I enjoyed the concept of "Crowning Glories" (Traveller, March 29-30), but I hope your readers won't be too disappointed if they "book a ticket to the Bahamas" and, when they get there, find that the vegetation is somewhat different to the coconut palm forest that featured in the accompanying photograph. I lived in Nassau for five years and never saw such a thing, on New Providence or elsewhere. Coconut palms do grow there, but they are not indigenous. They also may be disappointed when they learn they are not actually in the Caribbean.
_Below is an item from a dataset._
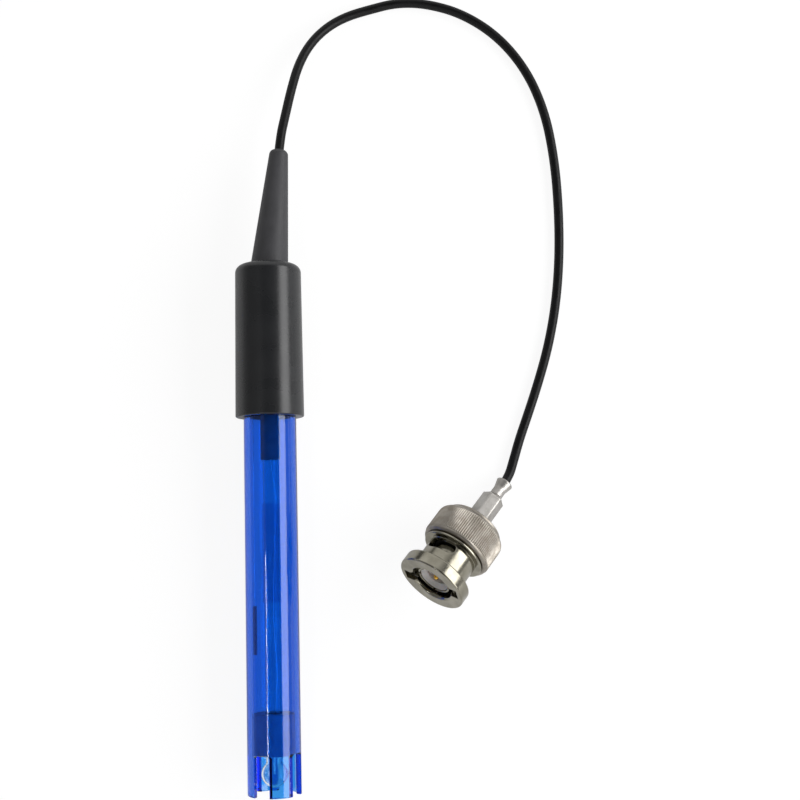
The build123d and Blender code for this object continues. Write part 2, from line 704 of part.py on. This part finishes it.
def lead_cable(electrode, plug):
    """The lead, from inside the strain relief's mouth round its loop into the crimp ferrule."""
    boot = electrode.location * boot_plane().location
    ends = [BOOT_LENGTH - BOOT_SOCKET, BOOT_LENGTH + LEAD_STRAIGHT_AT_BOOT]
    boot_end = [Vector((boot * Pos(0, 0, height)).position) for height in ends]
    depths = [PLUG_LENGTH + LEAD_STRAIGHT_AT_PLUG, PLUG_LENGTH - CABLE_IN_CRIMP]
    plug_end = [Vector((plug.location * Pos(0, 0, -depth)).position) for depth in depths]
    points = boot_end + [Vector(*point) for point in LEAD_ROUTE] + plug_end
    radii = arc_radii(points)
    runs = [(b - a).length for a, b in zip(points, points[1:])]
    cable = bent_rod(CABLE_D / 2, points, radii)
    path_length = FilletPolyline(*points, radius=radii).length
    section = math.pi * (CABLE_D / 2) ** 2
    print("lead ends", [tuple(round(v, 3) for v in p) for p in boot_end + plug_end])
    print("lead runs", [round(run, 1) for run in runs])
    print("lead radii", [round(radius, 1) for radius in radii])
    print("lead length", round(path_length, 1), "volume share", round(cable.volume / path_length / section, 5))
    return cable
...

The Bahama Islands are in the Atlantic, between Florida and Cuba, and the closest they will have been to being called Caribbean will have been when a part of the film Pirates of the Caribbean was filmed there. True, pirates did once live there, and the beaches and weather are good - better in fact than the photo suggests - but it is not the Caribbean.

- Richard Barrack

LIFT YOUR GAME

Just read Tony Cook's letter (Traveller Letters, March 29-30) about paying too much for transfers in Boracay. My similar experience was arriving in Los Angeles a few years back. I'd arranged to be met by a town car for the ride to my downtown hotel with my young son. Total cost with tip: $US110. Leaving a few days later, we did the return trip to the airport via the metro train system. Took an hour but the total cost for both of us was $US2.20. Amazing how a bit of local knowledge can be put to good use.